Ne pensez-vous pas qu’il faudrait qu’il y ait une harmonisation du remboursement maladie chez les deux caisses et l’étude d’une fusion entre la CNSS et la Cnops ?
Il n’y aucun dédoublement de cotisation des salariés et de l’employeur car la CNOPS gère l’AMO pour le secteur public et la CNSS pour la secteur privé. Je suis d’avis qu’il faut aller vers un régime unique d’assurance maladie obligatoire. En attendant, tâchons de garder l’actuel édifice en bon état sur le plan financier sans oublier d’améliorer davantage les prestations et la qualité des prestations. Je crois que l’alignement de la CNOPS sur le tarif national de remboursement pour les honoraires des médecins est un acte historique car en quatre ans, ce remboursement a été multiplié 6 fois. La CNOPS et la CNSS sont donc dans une dynamique progressive d’amélioration des prestations et l’heure est à la consolidation des acquis et de la pérennité du régime.

La cotisation mensuelle à la CNOPS est de 400 DH. Il faudrait une harmonie en fonction des salaires. Qu’en dites-vous ?

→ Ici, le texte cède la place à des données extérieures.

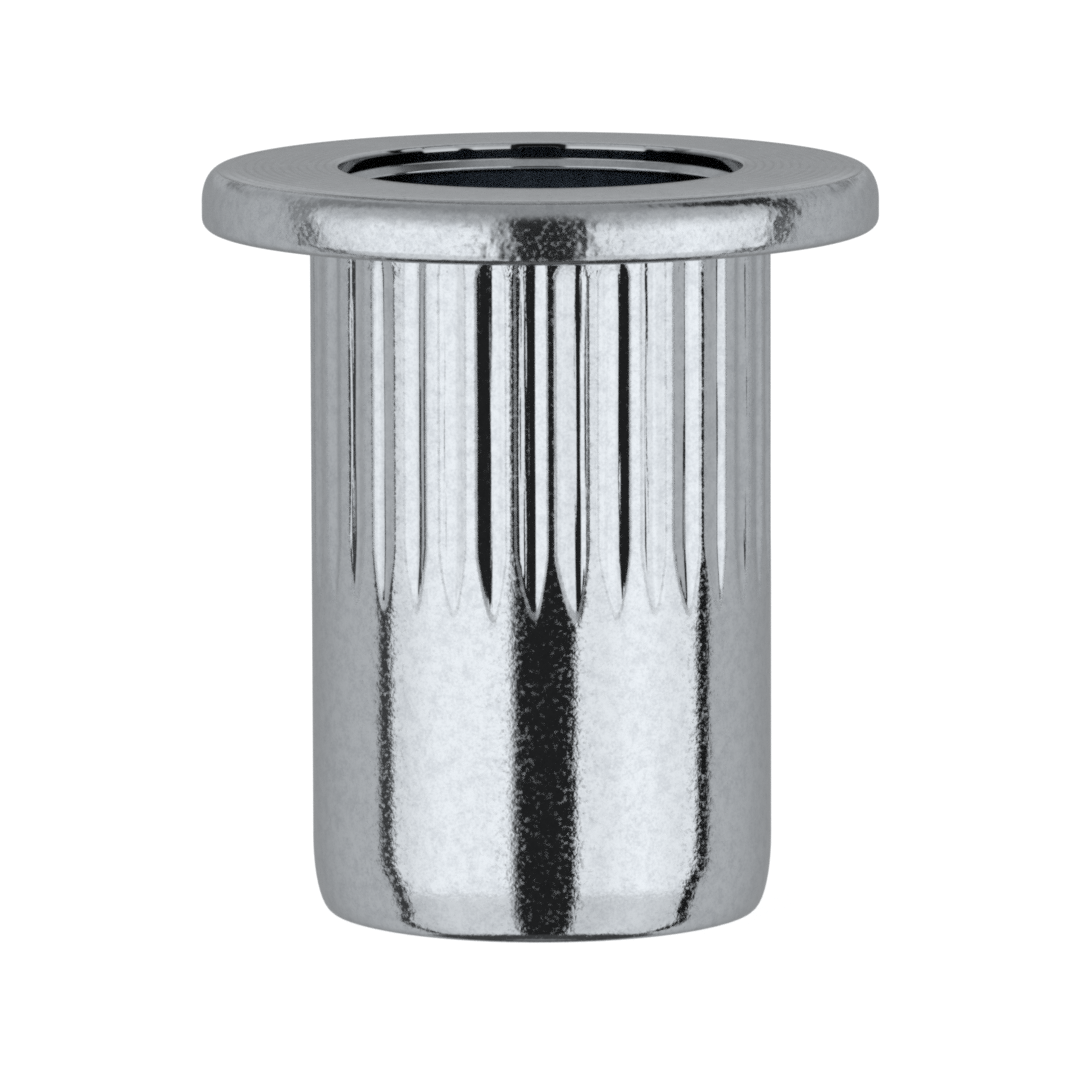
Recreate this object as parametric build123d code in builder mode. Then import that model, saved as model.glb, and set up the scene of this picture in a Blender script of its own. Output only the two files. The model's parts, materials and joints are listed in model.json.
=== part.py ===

L’étude actuarielle réalisée par la CNOPS en 2004 avait préconisé une cotisation déplafonnée de 6% répartie à parts égales entre l’assuré et l’employeur et révisable chaque 3 ans. Le scénario retenu est une cotisation de 5% répartie à parts égales entre le salarié et l’employeur avec un seuil minimal de 70 DH et maximal de 400 DH. Après 5 ans d’assurance maladie obligatoire, la CNOPS sent de plus en plus les augures du déficit poindre à l’horizon de 2013 pour des raisons liées au vieillissement de la population, le départ volontaire, le poids des ALD, la pression sur la consommation des prestations, le risque afférent au basculement des assurés des mutuelles et caisses internes vers la CNOPS en vertu de l’article 114 de la loi 65-00, etc. La CNOPS sera obligée, suite à un bilan actuariel réalisé en interne, de recourir à ses réserves de sécurité pour se maintenir à flots jusqu’à 2019. Cette situation, qui pourrait rassurer, risque vite de changer si l’on prend en compte les dernières propositions tarifaires d’une partie des producteurs de soins dans le cadre des négociations de la convention nationale. A adopter les tarifs proposés, le déficit sera déclenché dès 2010 et la CNOPS aura de sérieuses difficultés d’équilibre budgétaire dès 2014.

Le déplafonnement constitue-t-il une piste ?
Le déplafonnement est une piste pour avoir plus de ressources à affecter aux prestations, ceci sans oublier que la CNOPS a réduit ses frais de gestion de 2,5%, soit 85 millions DH pour les affecter aux prestations. Il n’en demeure, face aux enjeux de viabilité de l’AMO, la CNOPS a proposé à ce qu’une commission interministérielle se penche sur l’avenir de l’assurance- maladie, ses marges d’extension et les leviers pour assurer sa viabilité en matière de maîtrise médicalisée des dépenses de soins et de gestion du risque.